Brian_Candler · 1 July 2003 10:01

Maybe such a low-level transparent translation belongs either in String, or
in the IO class, rather than overriding all the various Kernel#puts-type
methods.

Then you could make it explicit:

$defout = TranslatingIO.new(“en”,“de”,STDOUT)
puts “Hello world” # >> “Hallo Weldt” or whatever

It might then be more general - for example it could be used on StringIO
objects - but less intrusive.

But I take your point that it’s your project so it’s up to you to design it
how you like

I don’t think I’d use the proposed style of library. Firstly it would be
very difficult to ensure complete coverage of all strings having
translations [unless there was a utility to parse the Ruby source to extract
all strings, and tie them up against all translations, and highlight any
missing ones]

Also I’d be a bit concerned about phrases where the word order might need to
be different in different languages:

printf("I gave the %s to %s", thing, recipient)

It could perhaps use tags which were automatically stripped out in
translation:

printf("I gave the <THING:%s> to <RECIP:%s>", thing, recipient)

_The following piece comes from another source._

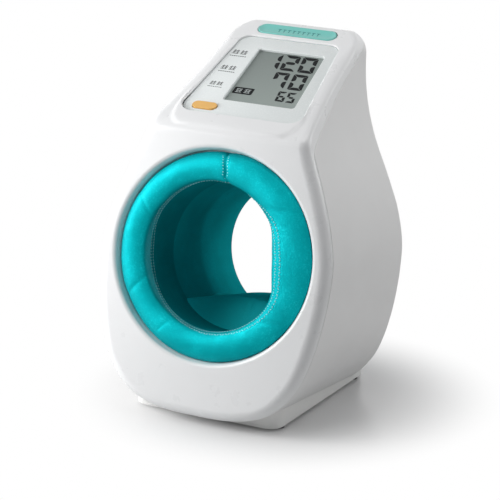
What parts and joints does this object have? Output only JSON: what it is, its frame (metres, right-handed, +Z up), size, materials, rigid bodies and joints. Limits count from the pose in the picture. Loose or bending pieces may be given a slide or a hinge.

Also, do we worry about languages where word endings change dependent on
function? Languages which require noun.capitalize ?

Regards,

Brian.

···

On Tue, Jul 01, 2003 at 06:10:51AM +0900, Hal E. Fulton wrote:

I see your point, and someone else expressed the same opinion.

But I stand by this principle. I like it personally, whether
others do or not.

Personally I don’t want to sprinkle ‘tputs’ and such throughout
my code. I want to modify my code as little as possible.

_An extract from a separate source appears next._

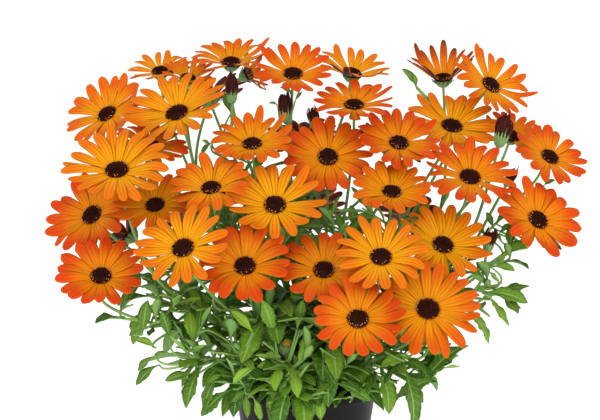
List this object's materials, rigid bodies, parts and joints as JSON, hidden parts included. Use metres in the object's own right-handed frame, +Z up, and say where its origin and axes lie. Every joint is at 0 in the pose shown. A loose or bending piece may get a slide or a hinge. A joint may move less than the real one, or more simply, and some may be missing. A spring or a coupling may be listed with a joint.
{
  "type": "potted osteospermum",
  "caption": "Bushy osteospermum in full flower: orange daisy heads with dark discs over toothed green foliage, standing in a round charcoal nursery pot.",
  "frame": {"origin": "middle of the pot's base, on the surface it stands on", "axes": "+Z up, -Y towards the viewer, who sees the fullest side, +X to the viewer's right along the plant's widest extent"},
  "size_m": [0.3794, 0.2933, 0.326],
  "materials": {
    "charcoal_plastic": "satin",
    "potting_soil": "matte",
    "leaf_green": "satin",
    "ray_orange": "satin",
    "bud_plum": "matte"
  },
  "bodies": {
    "root": {"pot": "charcoal_plastic", "potting_soil": "potting_soil", "leafy_stem_01": "leaf_green", "leafy_stem_02": "leaf_green", "leafy_stem_03": "leaf_green", "leafy_stem_04": "leaf_green", "leafy_stem_05": "leaf_green", "leafy_stem_06": "leaf_green", "leafy_stem_07": "leaf_green", "leafy_stem_08": "leaf_green", "leafy_stem_09": "leaf_green", "leafy_stem_10": "leaf_green", "bloom_01": "ray_orange", "bloom_02": "ray_orange", "bloom_03": "ray_orange", "bloom_04": "ray_orange", "bloom_05": "ray_orange", "bloom_06": "ray_orange", "bloom_07": "ray_orange", "bloom_08": "ray_orange", "bloom_09": "ray_orange", "bloom_10": "ray_orange", "bloom_11": "ray_orange", "bloom_12": "ray_orange", "bloom_13": "ray_orange", "bloom_14": "ray_orange", "bloom_15": "ray_orange", "bloom_16": "ray_orange", "bloom_17": "ray_orange", "bloom_18": "ray_orange", "bloom_19": "ray_orange", "bloom_20": "ray_orange", "bloom_21": "ray_orange", "bloom_22": "ray_orange", "bloom_23": "ray_orange", "bloom_24": "ray_orange", "bloom_25": "ray_orange", "bloom_26": "ray_orange", "bloom_27": "ray_orange", "bloom_28": "ray_orange", "bloom_29": "ray_orange", "bloom_30": "ray_orange", "bloom_31": "ray_orange", "bloom_32": "ray_orange", "bloom_33": "ray_orange", "bloom_34": "ray_orange", "bloom_35": "ray_orange", "bloom_36": "ray_orange", "bloom_37": "ray_orange", "bloom_38": "ray_orange", "bloom_39": "ray_orange", "bloom_40": "ray_orange", "bloom_41": "ray_orange", "bloom_42": "ray_orange", "dark_bud_1": "bud_plum", "dark_bud_2": "bud_plum", "dark_bud_3": "bud_plum", "dark_bud_4": "bud_plum", "dark_bud_5": "bud_plum", "dark_bud_6": "bud_plum"}
  },
  "joints": []
}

Besides, a name like tputs will lead the reader subconsciously to
think that something unusual is happening, when it is really (in
effect) just a puts. Sure, it’s doing a translation, but I want
the programmer NOT to think about translation as he looks at
the code.

In other words, I want translation to be as transparent and
behind-the-scenes as possible.

Nobuyoshi_Nakada · 1 July 2003 12:50

Hi,

···

At Tue, 1 Jul 2003 19:01:06 +0900, Brian Candler wrote:

Also I’d be a bit concerned about phrases where the word order might need to
be different in different languages:
printf("I gave the %s to %s", thing, recipient)
It could perhaps use tags which were automatically stripped out in
translation:
printf("I gave the <THING:%s> to <RECIP:%s>", thing, recipient)

printf("I gave the %1$s to %2$s", thing, recipient)

–
Nobu Nakada

HAL_9000 · 1 July 2003 13:25

Maybe such a low-level transparent translation belongs either in String,
or
in the IO class, rather than overriding all the various Kernel#puts-type
methods.

Well, that’s a thought. I’m not sure I see all of the implications
at this hour of the morning. Too much blood in my caffeine stream.

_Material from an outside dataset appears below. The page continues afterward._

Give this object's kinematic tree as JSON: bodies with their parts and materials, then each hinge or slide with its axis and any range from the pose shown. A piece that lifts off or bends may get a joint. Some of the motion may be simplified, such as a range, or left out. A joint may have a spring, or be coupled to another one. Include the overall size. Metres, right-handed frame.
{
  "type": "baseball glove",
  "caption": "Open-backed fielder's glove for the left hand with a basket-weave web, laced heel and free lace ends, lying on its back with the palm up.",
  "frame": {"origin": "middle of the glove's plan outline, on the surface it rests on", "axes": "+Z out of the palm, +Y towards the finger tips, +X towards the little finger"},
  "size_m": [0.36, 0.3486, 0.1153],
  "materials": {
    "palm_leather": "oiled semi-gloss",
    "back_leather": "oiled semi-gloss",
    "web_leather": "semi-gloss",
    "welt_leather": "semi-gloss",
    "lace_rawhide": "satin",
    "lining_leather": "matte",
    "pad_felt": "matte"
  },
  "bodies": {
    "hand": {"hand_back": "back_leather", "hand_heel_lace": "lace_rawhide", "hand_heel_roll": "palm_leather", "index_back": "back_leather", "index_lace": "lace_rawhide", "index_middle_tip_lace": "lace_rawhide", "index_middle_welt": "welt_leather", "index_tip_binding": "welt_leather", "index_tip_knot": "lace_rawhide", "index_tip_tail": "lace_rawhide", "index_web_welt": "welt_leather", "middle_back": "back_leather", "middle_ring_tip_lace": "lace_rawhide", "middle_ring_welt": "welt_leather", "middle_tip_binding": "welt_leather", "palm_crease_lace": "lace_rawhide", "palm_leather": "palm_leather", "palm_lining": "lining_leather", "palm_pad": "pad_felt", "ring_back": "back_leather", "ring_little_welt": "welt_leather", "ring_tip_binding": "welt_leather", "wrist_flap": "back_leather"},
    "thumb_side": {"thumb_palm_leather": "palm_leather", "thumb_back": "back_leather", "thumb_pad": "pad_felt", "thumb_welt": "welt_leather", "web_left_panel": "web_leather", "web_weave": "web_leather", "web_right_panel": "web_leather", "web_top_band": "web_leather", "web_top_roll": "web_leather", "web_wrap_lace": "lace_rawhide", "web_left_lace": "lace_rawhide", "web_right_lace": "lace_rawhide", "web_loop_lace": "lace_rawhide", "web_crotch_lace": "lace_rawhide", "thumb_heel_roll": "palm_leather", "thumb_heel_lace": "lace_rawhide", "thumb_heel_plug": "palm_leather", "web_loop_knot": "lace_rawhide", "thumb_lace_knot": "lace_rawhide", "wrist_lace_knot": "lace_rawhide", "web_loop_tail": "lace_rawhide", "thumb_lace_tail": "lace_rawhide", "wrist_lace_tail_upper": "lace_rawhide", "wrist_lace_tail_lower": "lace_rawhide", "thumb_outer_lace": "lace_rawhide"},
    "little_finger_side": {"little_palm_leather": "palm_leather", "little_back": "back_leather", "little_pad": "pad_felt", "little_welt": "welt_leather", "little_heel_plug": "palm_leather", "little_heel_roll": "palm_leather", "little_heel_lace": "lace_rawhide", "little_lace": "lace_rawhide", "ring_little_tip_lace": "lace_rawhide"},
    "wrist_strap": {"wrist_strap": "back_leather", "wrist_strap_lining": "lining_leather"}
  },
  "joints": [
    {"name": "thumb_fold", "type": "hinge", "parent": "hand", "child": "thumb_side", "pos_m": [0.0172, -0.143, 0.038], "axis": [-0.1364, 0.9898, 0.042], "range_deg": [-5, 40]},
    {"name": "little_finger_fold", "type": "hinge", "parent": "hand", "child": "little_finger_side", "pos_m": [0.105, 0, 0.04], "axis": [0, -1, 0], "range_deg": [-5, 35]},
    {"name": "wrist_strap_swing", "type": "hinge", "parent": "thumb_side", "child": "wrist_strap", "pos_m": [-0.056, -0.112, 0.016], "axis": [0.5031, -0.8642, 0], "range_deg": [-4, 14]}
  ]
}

But I take your point that it’s your project so it’s up to you to design
it
how you like

Ha… well, not all design changes are created equal.

If I’m designing a horse, and someone says, “If you added a horn, you
could have a unicorn” – well, that is interesting. But if someone
says, “Drop the hooves and hair, skip the mammal bit, change the legs
and add four more, and make it ocean-living – you could have an
octopus!” – well, that is different.

I don’t think I’d use the proposed style of library. Firstly it would be
very difficult to ensure complete coverage of all strings having
translations [unless there was a utility to parse the Ruby source to
extract
all strings, and tie them up against all translations, and highlight any
missing ones]

What would partially address this would be the warning and logging
features I mentioned (not implemented).

Logging would capture all strings as they were output, for later
translation.
Warning would print an explicit warning when an untranslated string was
found. These would of course have to be turned on explicitly. Then you would
just need good code coverage, as from a set of testcases.

Also I’d be a bit concerned about phrases where the word order might need
to
be different in different languages:
printf("I gave the %s to %s", thing, recipient)

I address this issue. The prepared message can contain %n markers like
%1, %2, %3… in matching, these basically become (.*?) patterns.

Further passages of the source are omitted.